## Exercise
Give every line below again, exactly.
--------------------------------------------------
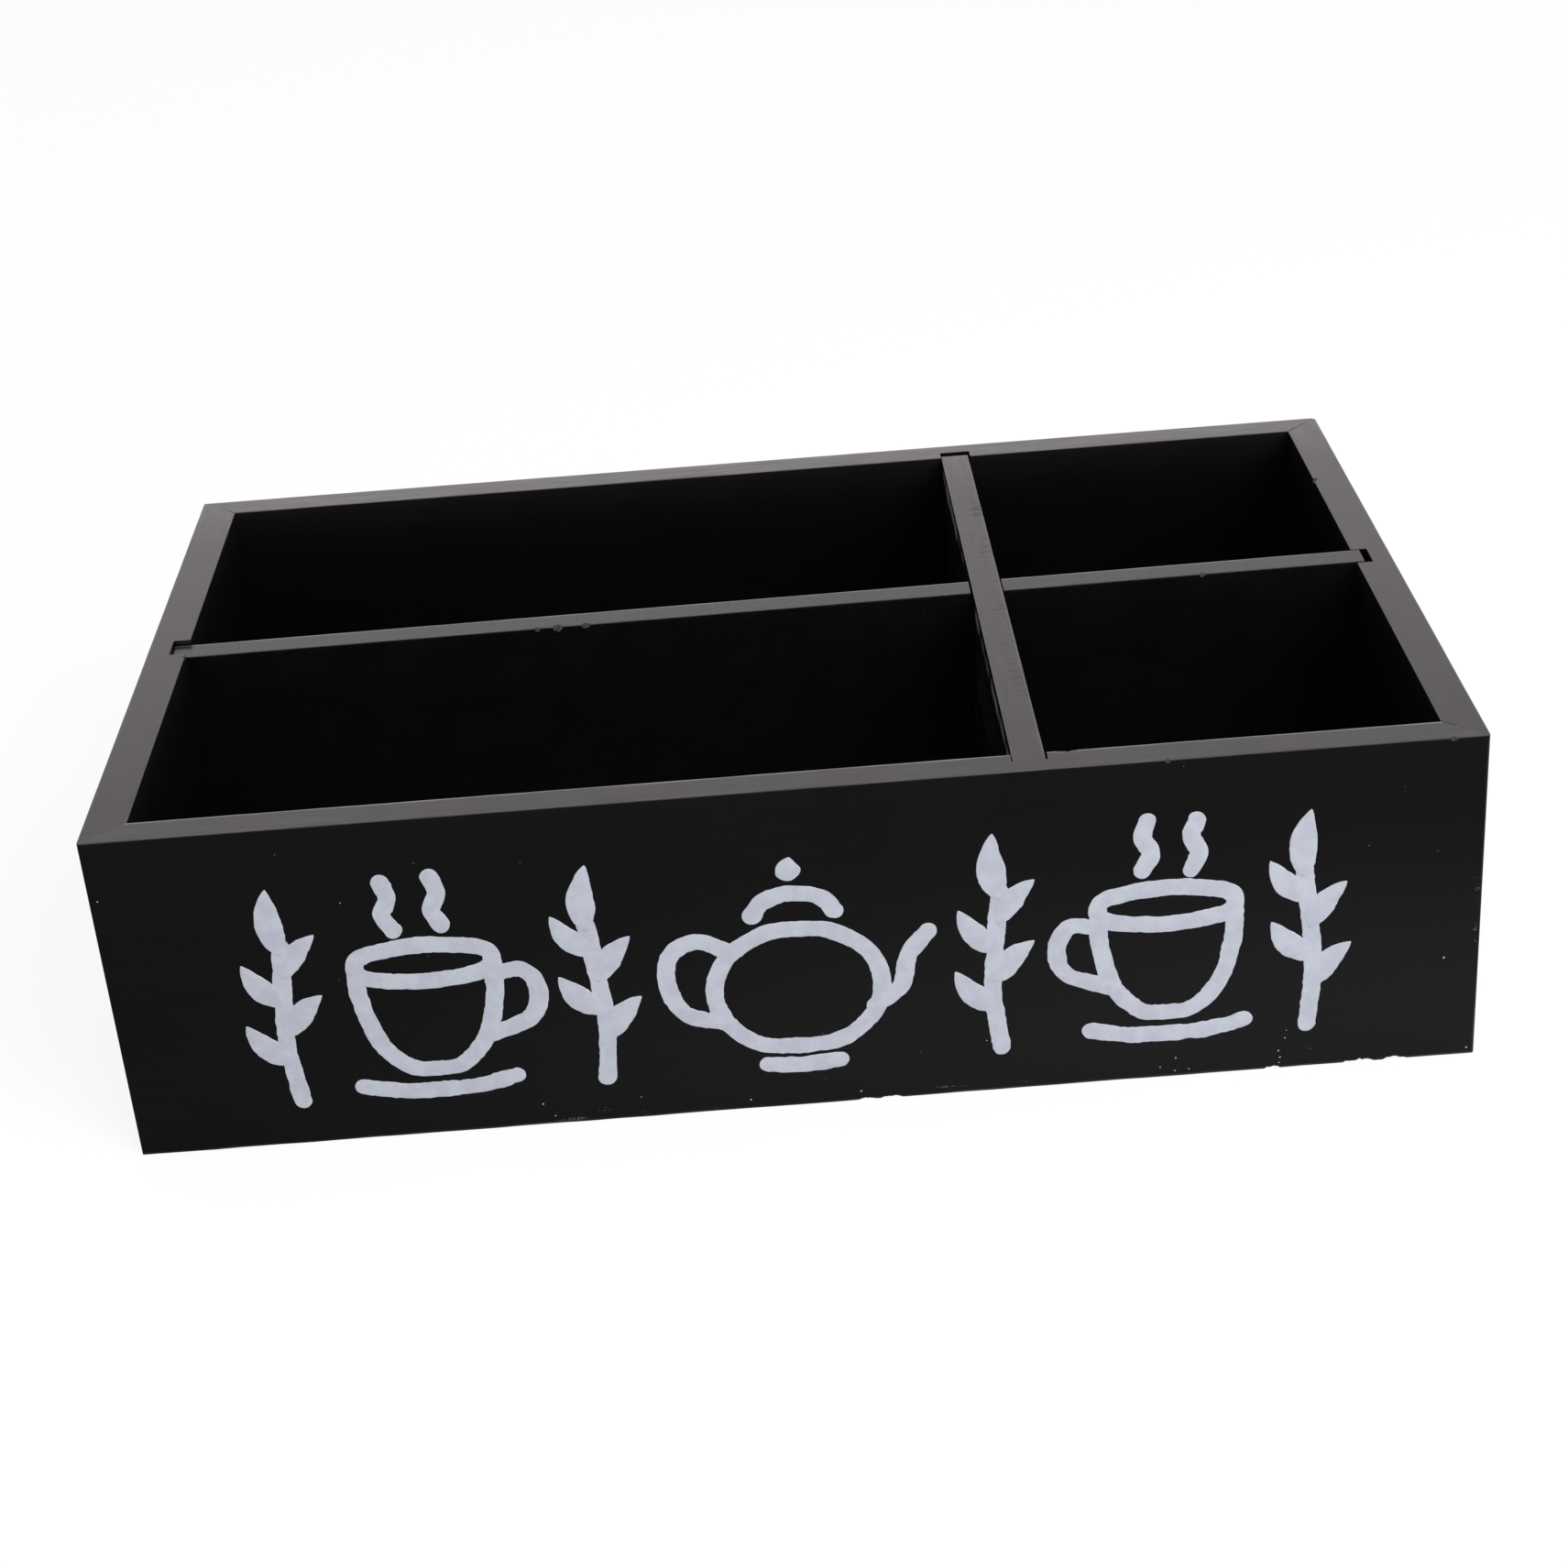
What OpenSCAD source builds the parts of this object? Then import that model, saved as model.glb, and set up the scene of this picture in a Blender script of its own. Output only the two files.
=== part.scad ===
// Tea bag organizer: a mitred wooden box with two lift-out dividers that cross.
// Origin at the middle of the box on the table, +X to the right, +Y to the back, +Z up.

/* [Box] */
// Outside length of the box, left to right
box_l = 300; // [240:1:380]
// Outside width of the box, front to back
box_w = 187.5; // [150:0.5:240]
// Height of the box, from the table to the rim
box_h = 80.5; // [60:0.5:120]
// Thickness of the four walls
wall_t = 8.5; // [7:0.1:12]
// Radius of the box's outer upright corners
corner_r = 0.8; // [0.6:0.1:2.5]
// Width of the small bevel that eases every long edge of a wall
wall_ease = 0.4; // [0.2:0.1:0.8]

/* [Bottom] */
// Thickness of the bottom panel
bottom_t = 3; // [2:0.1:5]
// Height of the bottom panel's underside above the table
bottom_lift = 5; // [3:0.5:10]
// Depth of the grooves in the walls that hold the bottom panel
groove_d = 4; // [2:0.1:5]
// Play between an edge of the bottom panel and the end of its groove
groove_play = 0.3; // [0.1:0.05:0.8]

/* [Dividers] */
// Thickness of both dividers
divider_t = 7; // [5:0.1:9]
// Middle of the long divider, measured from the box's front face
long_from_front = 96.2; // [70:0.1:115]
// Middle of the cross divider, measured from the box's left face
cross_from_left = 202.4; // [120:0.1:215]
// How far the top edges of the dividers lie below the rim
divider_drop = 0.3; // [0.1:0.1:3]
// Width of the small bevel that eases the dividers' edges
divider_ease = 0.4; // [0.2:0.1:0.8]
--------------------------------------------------
## Solution to the exercise
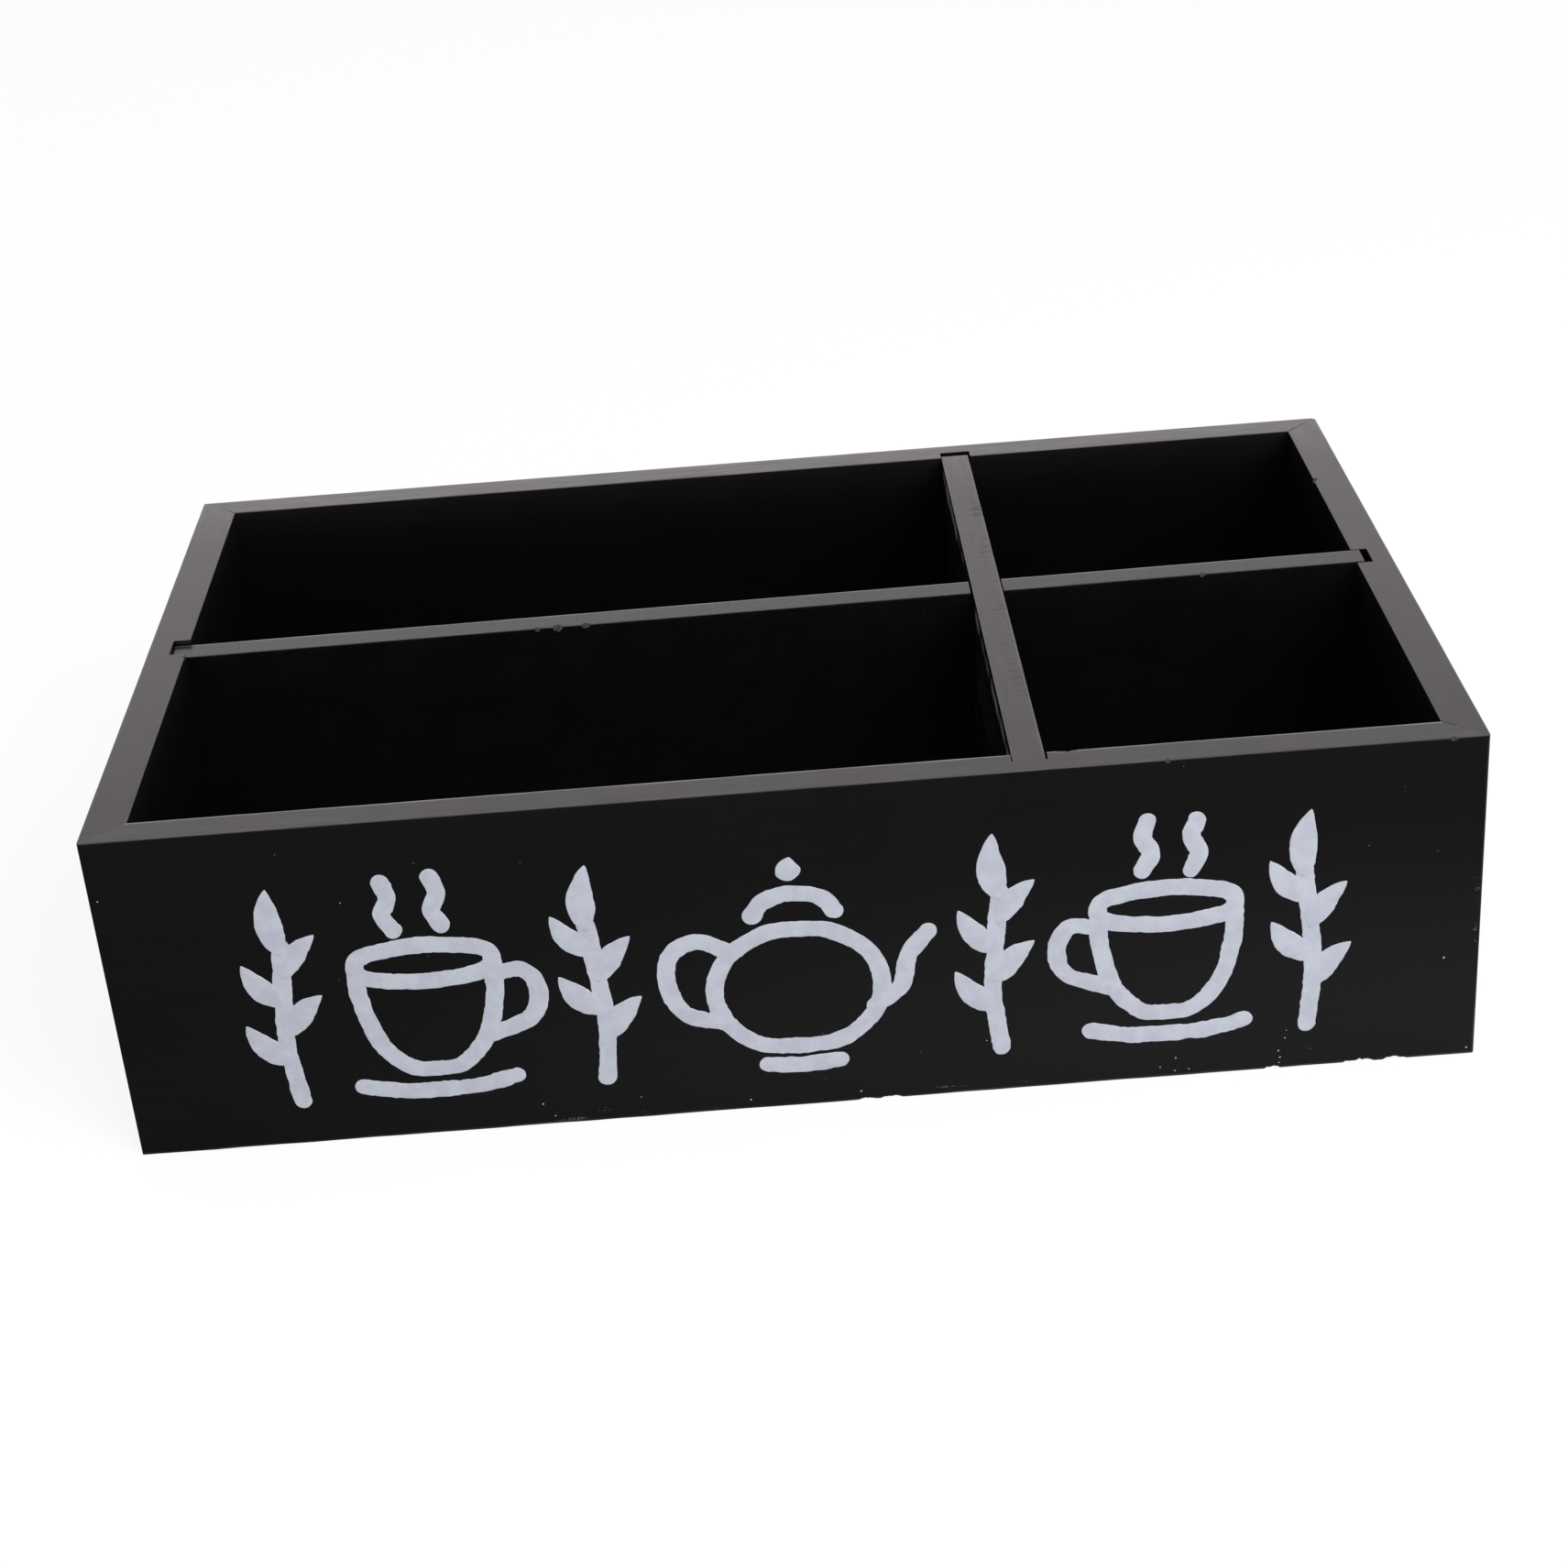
What OpenSCAD source builds the parts of this object? Then import that model, saved as model.glb, and set up the scene of this picture in a Blender script of its own. Output only the two files.
=== part.scad ===
// Tea bag organizer: a mitred wooden box with two lift-out dividers that cross.
// Origin at the middle of the box on the table, +X to the right, +Y to the back, +Z up.

/* [Box] */
// Outside length of the box, left to right
box_l = 300; // [240:1:380]
// Outside width of the box, front to back
box_w = 187.5; // [150:0.5:240]
// Height of the box, from the table to the rim
box_h = 80.5; // [60:0.5:120]
// Thickness of the four walls
wall_t = 8.5; // [7:0.1:12]
// Radius of the box's outer upright corners
corner_r = 0.8; // [0.6:0.1:2.5]
// Width of the small bevel that eases every long edge of a wall
wall_ease = 0.4; // [0.2:0.1:0.8]

/* [Bottom] */
// Thickness of the bottom panel
bottom_t = 3; // [2:0.1:5]
// Height of the bottom panel's underside above the table
bottom_lift = 5; // [3:0.5:10]
// Depth of the grooves in the walls that hold the bottom panel
groove_d = 4; // [2:0.1:5]
// Play between an edge of the bottom panel and the end of its groove
groove_play = 0.3; // [0.1:0.05:0.8]

/* [Dividers] */
// Thickness of both dividers
divider_t = 7; // [5:0.1:9]
// Middle of the long divider, measured from the box's front face
long_from_front = 96.2; // [70:0.1:115]
// Middle of the cross divider, measured from the box's left face
cross_from_left = 202.4; // [120:0.1:215]
// How far the top edges of the dividers lie below the rim
divider_drop = 0.3; // [0.1:0.1:3]
// Width of the small bevel that eases the dividers' edges
divider_ease = 0.4; // [0.2:0.1:0.8]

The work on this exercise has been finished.